The only feature that came close in importance was seating (above). And, as one might expect, people seemed to assume that seating and shade would be best in combination, not separate from each other. Three of the four proposed schemes groups worked on during the 2015 design workshops featured shade (if not covering the entire plaza, then at least shading the bus stops).
Planners are not unaware that shade is important for those who are dependent on transit and walking.
Certainly, the ultimate intention of the plaza was to provide users with shade.
At least, at some point.
Even city officials seem to understand the importance of shade.
Otherwise they probably wouldn’t feel the need to bring canopies with them everywhere they go, as they did for both the groundbreaking for this project and last week’s ribbon cutting (below), right?
— LA This Week (@LATW35) September 8, 2017
But much like with the Eastside Access project in Boyle Heights, there seems to be no plan for how to bridge the shade gap between today and the ten or fifteen years from now that the canopies will begin to mature.
While many have joked that planners expect trees will mature just in time for the gentrifiers to move in, that doesn’t seem so far-fetched to transit-dependent residents who spend a lot of time walking in communities where the shade gap is never addressed.
The first phase of the Eastside Access project (meant to improve walkability and biking along 1st Street to facilitate connections to the Gold Line), saw 90 mature trees ripped out along one of the community’s most important commercial corridors back in 2013. The bike racks – egregiously colorful butterflies and flowers that stand in for the nature that is no longer there – and the saplings that replaced them continue to make the street feel barren and uninviting to pedestrians, four years on.
As phase 2 of the Eastside Access project gets underway (more on that later this week), big trees along key corridors are again being targeted for removal.
Meaning that residents in this transit-dependent neighborhood with poor air quality and some of the lowest tree canopy coverage in the city are once again pleading with the city to leave their trees be.

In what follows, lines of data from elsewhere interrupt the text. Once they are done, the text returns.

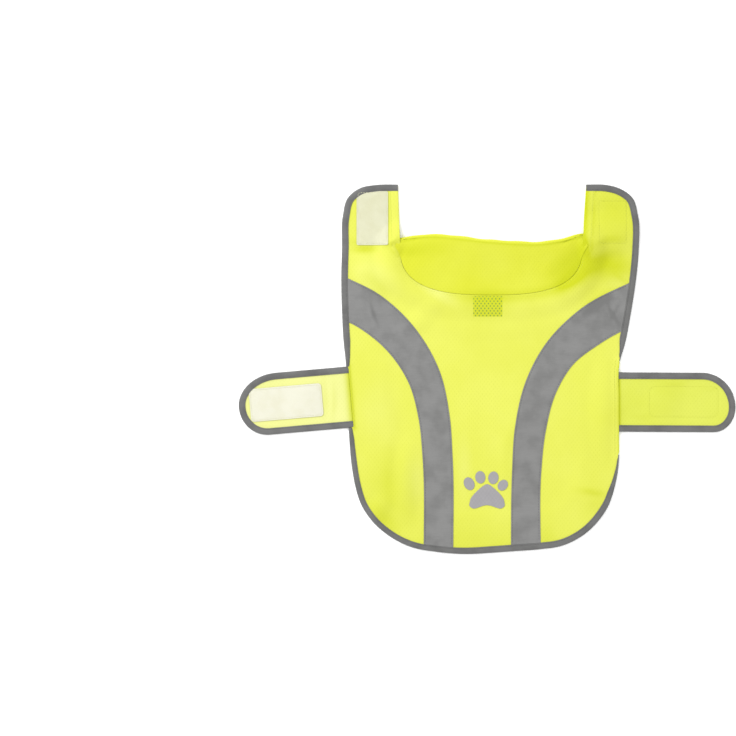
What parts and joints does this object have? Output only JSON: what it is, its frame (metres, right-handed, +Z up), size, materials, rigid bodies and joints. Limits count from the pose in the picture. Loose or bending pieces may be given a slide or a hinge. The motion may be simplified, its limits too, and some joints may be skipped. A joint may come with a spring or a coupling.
{
  "type": "dog safety vest",
  "caption": "Reflective mesh safety vest for a dog, laid out flat: back with chest flaps, stand collar, curved reflective stripes, bound edges and hook-and-loop belly straps.",
  "frame": {"origin": "middle of the laid-out vest's outline, on the surface it lies on", "axes": "+X to the dog's right along the belly straps, +Y along the back towards the head, +Z up from the surface through the outer side"},
  "size_m": [0.5958, 0.4435, 0.014],
  "materials": {
    "mesh_fabric": "fluorescent yellow air mesh, matte with a soft sheen",
    "reflective_binding": "dark grey reflective tape, satin",
    "reflective_tape": "grey retro-reflective tape, fine glass-bead satin",
    "reflective_film": "light grey reflective film, satin",
    "hook_tape": "cream nylon hooks on a woven ground",
    "loop_tape": "yellow brushed loop pile",
    "label_weave": "plain woven label, blank",
    "thread": "polyester sewing thread"
  },
  "bodies": {
    "root": {"back_panel": "mesh_fabric", "collar": "mesh_fabric", "left_strap": "mesh_fabric", "right_strap": "mesh_fabric", "left_side_binding": "reflective_binding", "right_side_binding": "reflective_binding", "hem_binding": "reflective_binding", "left_strap_binding": "reflective_binding", "right_strap_binding": "reflective_binding", "left_stripe": "reflective_tape", "right_stripe": "reflective_tape", "paw_pad": "reflective_film", "paw_toe_1": "reflective_film", "paw_toe_2": "reflective_film", "paw_toe_3": "reflective_film", "paw_toe_4": "reflective_film", "left_flap_hook": "hook_tape", "left_strap_hook": "hook_tape", "right_flap_loop": "loop_tape", "right_strap_loop": "loop_tape", "neck_label": "label_weave"}
  },
  "joints": []
}
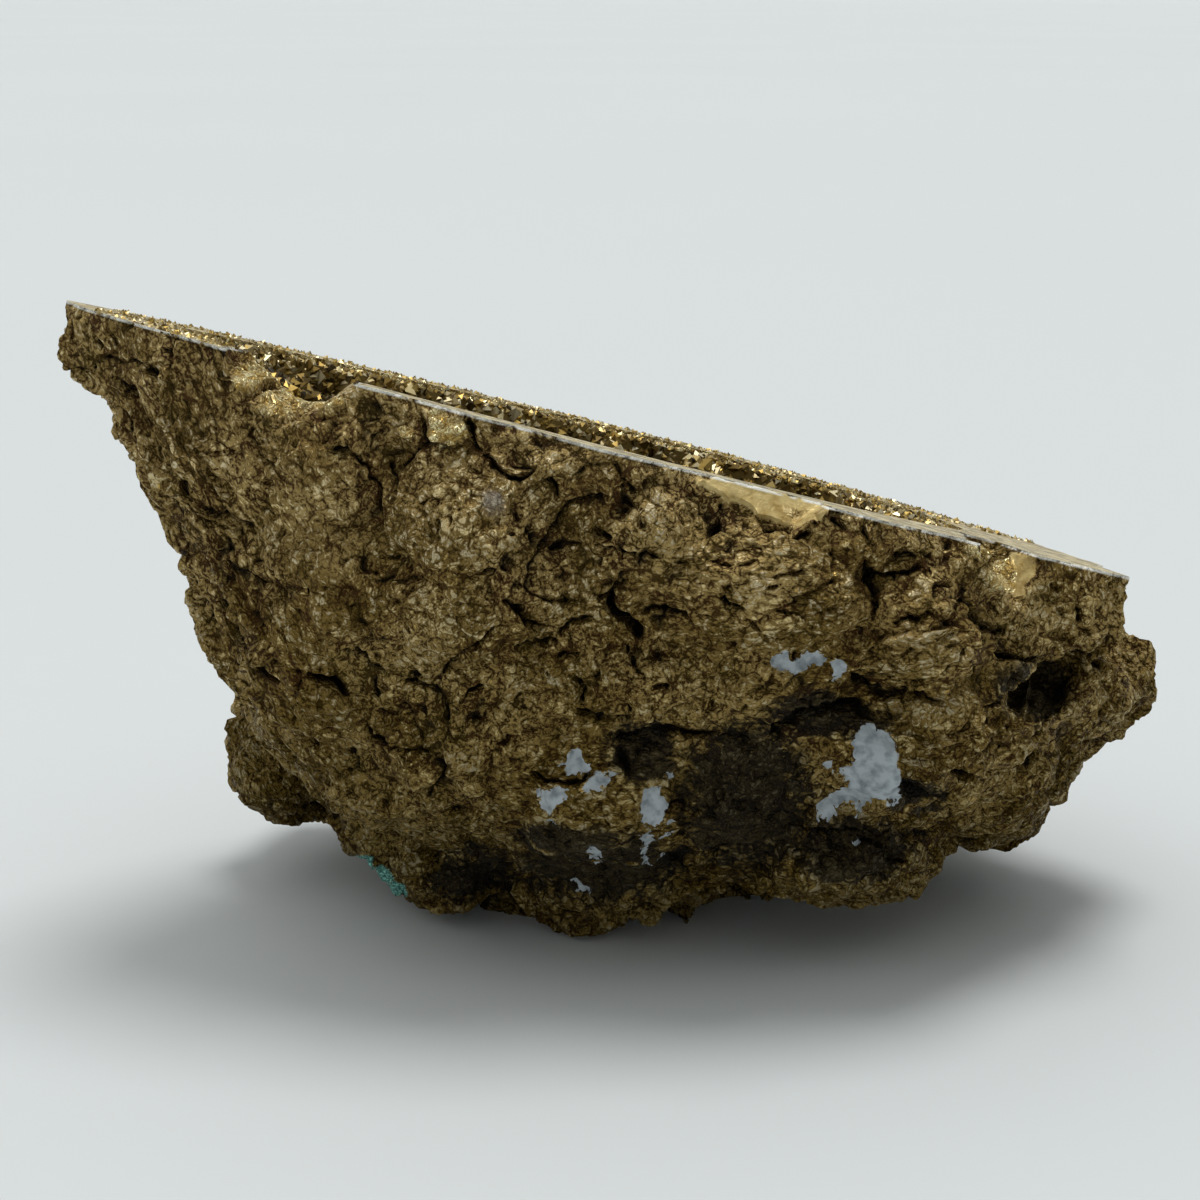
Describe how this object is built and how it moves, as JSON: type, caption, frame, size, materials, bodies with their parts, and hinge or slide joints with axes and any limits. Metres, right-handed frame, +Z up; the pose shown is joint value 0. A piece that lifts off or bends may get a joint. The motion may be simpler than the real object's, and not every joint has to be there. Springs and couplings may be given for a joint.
{
  "type": "chalcopyrite specimen",
  "caption": "Tarnished sulphide nodule, sawn aslant across the top to open a hollow lined with small brassy crystals; it stands on a small flat spot.",
  "frame": {"origin": "on the surface the nodule stands on, in the middle of its flat rest spot", "axes": "X along the length of the sawn face, from its high left end to its low right end as seen from the front; Y from the front to the back; Z up"},
  "size_m": [0.0552, 0.0373, 0.0324],
  "materials": {
    "tarnished_ore": "satin brown tarnish, wrinkled and lumpy; the sawn rim is polished",
    "brassy_crystals": "bright metallic crystal faces"
  },
  "bodies": {
    "root": {"ore_mass": "tarnished_ore", "druse_crust": "brassy_crystals"}
  },
  "joints": []
}
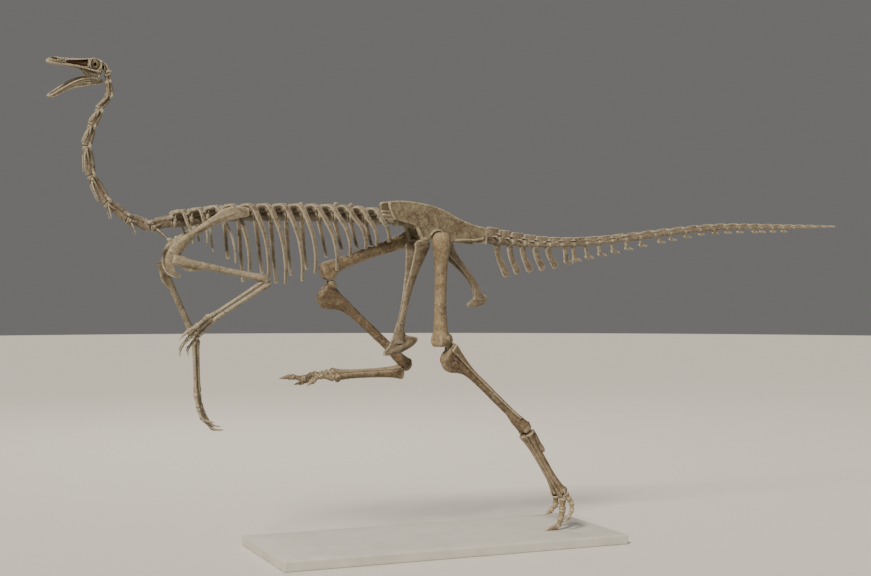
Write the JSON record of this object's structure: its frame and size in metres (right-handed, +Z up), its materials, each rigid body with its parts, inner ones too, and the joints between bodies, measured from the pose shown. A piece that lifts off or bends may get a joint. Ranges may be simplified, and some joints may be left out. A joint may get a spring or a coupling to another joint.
{
  "type": "mounted dinosaur skeleton",
  "caption": "Life-size mounted skeleton of a running ostrich dinosaur, balanced on its left foot on a flat base, beak open and tail held out level.",
  "frame": {"origin": "middle of the underside of the flat base, on the floor", "axes": "+Z up, -X towards the beak, +X towards the tail, -Y the animal's left side"},
  "size_m": [5.3709, 0.9, 2.8582],
  "materials": {
    "bone_pale": "pale cream fossil bone, dry and finely pitted, thin matt sealer",
    "bone_tan": "grey-tan fossil bone with darker hollows, thin matt sealer",
    "bone_ochre": "ochre-brown fossil bone, speckled, slight sheen on the joint ends",
    "bone_mottled": "olive and red-brown mottled fossil bone, lengthwise grain",
    "base_paint": "pale grey satin paint on a flat exhibit base"
  },
  "bodies": {
    "root": {"skull": "bone_pale", "lower_jaw": "bone_pale", "sclerotic_ring_left": "bone_pale", "sclerotic_ring_right": "bone_pale", "neck_upper": "bone_tan", "neck_middle": "bone_tan", "neck_lower": "bone_tan", "rib_cage_left": "bone_tan", "rib_cage_right": "bone_tan", "sacrum": "bone_tan", "ilium_left": "bone_mottled", "ilium_right": "bone_mottled", "pubis": "bone_tan", "ischium": "bone_tan", "tail_base": "bone_tan", "tail_middle": "bone_tan", "tail_rear": "bone_tan", "tail_tip": "bone_tan", "scapula_left": "bone_pale", "humerus_left": "bone_pale", "ulna_left": "bone_pale", "radius_left": "bone_pale", "palm_left": "bone_pale", "finger_1_left": "bone_pale", "finger_2_left": "bone_pale", "finger_3_left": "bone_pale", "femur_left": "bone_ochre", "tibia_left": "bone_ochre", "fibula_left": "bone_ochre", "metatarsus_left": "bone_ochre", "toe_2_left": "bone_ochre", "toe_3_left": "bone_ochre", "toe_4_left": "bone_ochre", "scapula_right": "bone_pale", "humerus_right": "bone_pale", "ulna_right": "bone_pale", "radius_right": "bone_pale", "palm_right": "bone_pale", "finger_1_right": "bone_pale", "finger_2_right": "bone_pale", "finger_3_right": "bone_pale", "femur_right": "bone_ochre", "tibia_right": "bone_ochre", "fibula_right": "bone_ochre", "metatarsus_right": "bone_ochre", "toe_2_right": "bone_ochre", "toe_3_right": "bone_ochre", "toe_4_right": "bone_ochre", "stand_base": "base_paint"}
  },
  "joints": []
}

The fact that these improvements to the public space tend to be designed by people who live in better-resourced communities and/or have a range of mobility choices at their disposal may help explain why the shade gap is often overlooked in planning for lower-income communities of color.
In gentrifying neighborhoods, where people have the power and resources to clamor for amenities, shade seems more likely to be prioritized. Highland Park’s recent $3 million make-over of a vacant lot included an enormous canopy shading park equipment so kids could use it year-round and at all times of the day.
The $700 million renovation of the University Village – located just down the street from the Hoover Triangle – didn’t skimp on shade structures for its plazas, either. And the three Expo Line stops that serve USC all have shade structures. [True, they are more decorative than functional, but they are better than nothing.]
The shade gap is real. And the hotter our summers continue to be, the more uncomfortable it will continue to get for those that have the fewest choices about how they get around our streets. To not do better by those folks by taking their mobility needs into consideration in planning is, well…kind of shady.